Directors Guild of America Awards
The Directors Guild of America Awards are issued annually by the Directors Guild of America. The first DGA Award was an “Honorary Life Member” award issued in 1938 to D. W. Griffith. The statues are made by New York firm, Society Awards. Will & Grace received one award from seven nominations.

GLAAD Media Awards
The GLAAD Media Award is an accolade bestowed by the Gay & Lesbian Alliance Against Defamation to recognize and honor various branches of the media for their outstanding representations of the lesbian, gay, bisexual and transgender (LGBT) community and the issues that affect their lives. Will & Grace received seven awards from eight nominations.

Gracie Awards

GoldDerby Awards

Hollywood Makeup Artist and Hair Stylist Guild

National Television Awards
The National Television Awards is a British television awards ceremony, broadcast by the ITV network and initiated in 1995. The National Television Awards are the most prominent ceremony for which the results are voted on by the general public. Will & Grace received two nominations.

People's Choice Awards
The People's Choice Awards is an American awards show, recognizing the people and the work of popular culture, voted on by the general public. Will & Grace received two awards.

Producers Guild of America
The Producers Guild of America Award was originally established in 1990 by the Producers Guild of America as the Golden Laurel Awards, created by PGA Treasurer Joel Freeman with the support of Guild President Leonard Stern, in order to honor the visionaries who produce and execute motion picture and television product. Will & Grace received five nominations.

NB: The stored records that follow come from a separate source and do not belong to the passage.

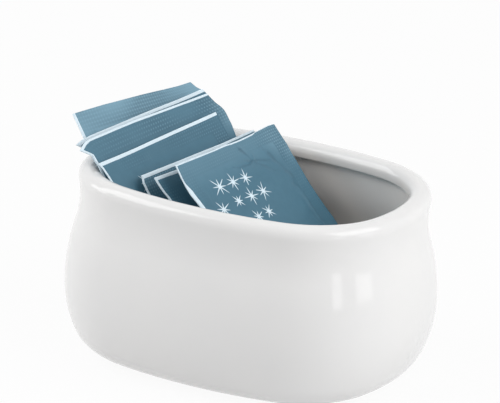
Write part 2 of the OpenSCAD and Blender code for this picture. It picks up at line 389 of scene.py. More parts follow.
@dataclass(frozen=True)
class PrintedPaper:
    """Bleached machine-glazed paper, printed one flat blue by flexography and heat crimped.

    Thin paper shows faint fibre and mottled ink, and the blue stops short of the top and left edges. The
    ink is painted paler on the crests of the crimp, partly as rubbed ink and partly as painted sheen, and
    darker in its grooves and in creases, as painted shade. Real fibres are finer than can show, so theirs
    is a coarser size.
    """

    ink: str = "#4A778C"
    deep_ink: str = "#406D82"
    stock: str = "#E4F5FF"
    # wear_and_sheen_ink is the paler ink, partly rubbed ink and partly painted sheen.
    wear_and_sheen_ink: str = "#90B8CC"
    # painted_shade_ink is painted shade: the ink's colour in the crimp's grooves and the creases' valleys.
    painted_shade_ink: str = "#345C70"
    ior: float = 1.45
    roughness: float = 0.55
    mottle_size: float = 2.2
    waver_size: float = 11.1
    waver: float = 0.5
    top_share: float = 0.4
    fibre_size: float = 0.35
    fibre_depth: float = 0.03
    fibre_share: float = 0.25
    stars: StarField = field(default_factory=StarField)

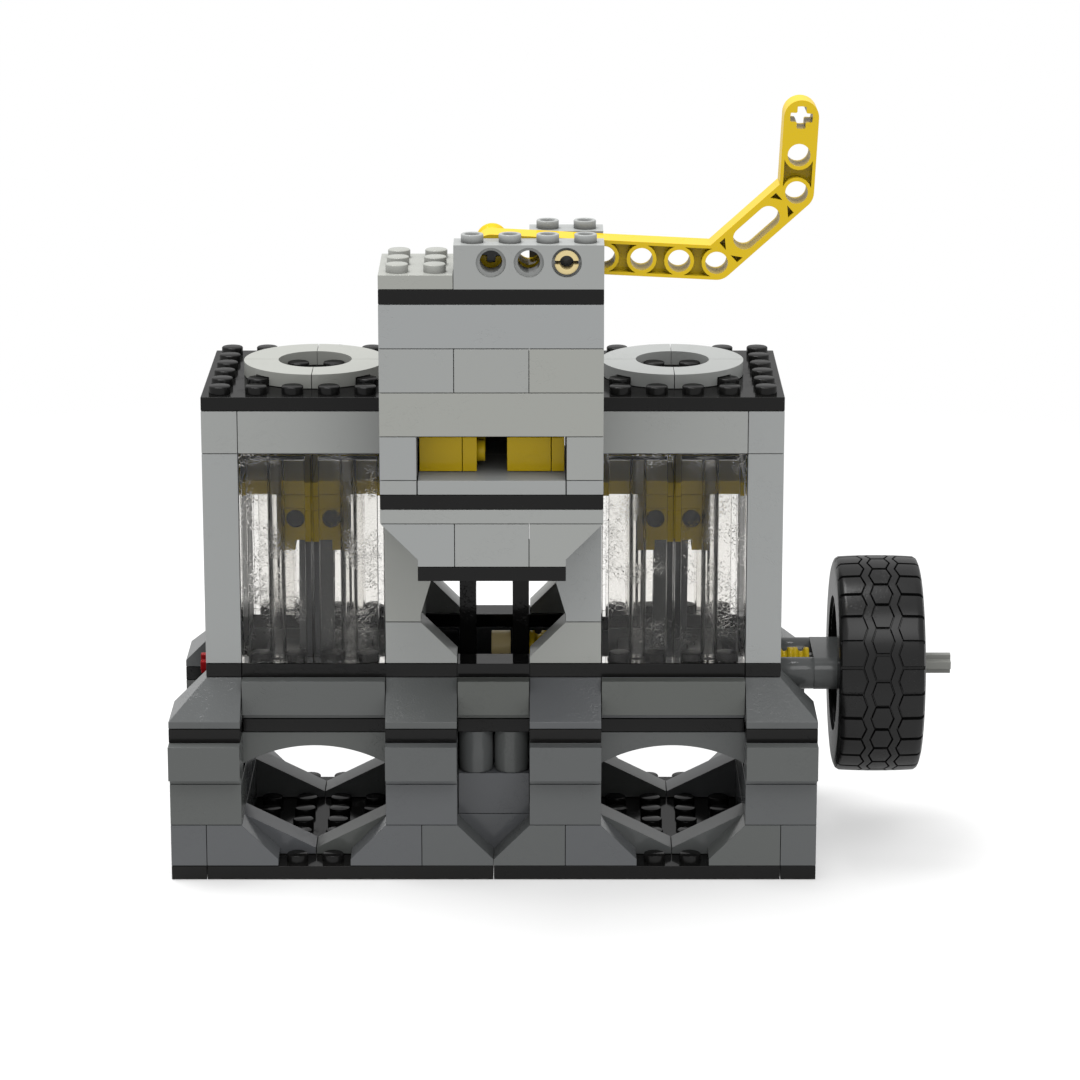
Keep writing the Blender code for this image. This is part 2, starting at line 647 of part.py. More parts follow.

Rose d'Or Light Entertainment Festival
The Rose d'Or (Golden Rose) is an international awards festival in entertainment broadcasting and programming. Will & Grace received one award.

Satellite Awards
The Satellite Awards are annual awards given by the International Press Academy that are commonly noted in entertainment industry journals and blogs. Will & Grace received two awards from nine nominations.

Teen Choice Awards
The Teen Choice Awards is an annual awards show that airs on the Fox television network. The awards honor the year's biggest achievements in music, movies, sports, television, fashion, and more, voted by adolescent viewers (ages 10 to 15). Will & Grace received three awards from fourteen nominations.

TV Guide Awards
The TV Guide Award was an annual award created by the editors of TV Guide magazine, as a readers poll to honor outstanding programs and performers in the American television industry. Will & Grace received two awards from four nominations.

TV Land Awards
The TV Land Awards is an American television awards ceremony that generally commemorates shows now off the air, rather than in current production as with the Emmys. Will & Grace received two nominations.

Viewers for Quality Television Awards
Viewers for Quality Television was an American nonprofit organization founded in 1984 to advocate network television series that members of the organization voted to be of the "highest quality."  The group's goal was to rescue "...critically acclaimed programs from cancellation despite their Nielsen program rating." Will & Grace received one award from eleven nominations.

Writers Guild of America Awards
The Writers Guild of America Awards for outstanding achievements in film, television, radio, and video game writing, including both fiction and non-fiction categories, have been presented annually by the Writers Guild of America, East and Writers Guild of America, West since 1949. Will & Grace has received two nominations.

Young Artist Awards
The Young Artist Award is an accolade bestowed by the Young Artist Association, a non-profit organization founded in 1978 to honor excellence of youth performers, and to provide scholarships for young artists who may be physically and/or financially challenged. Will & Grace received one nomination.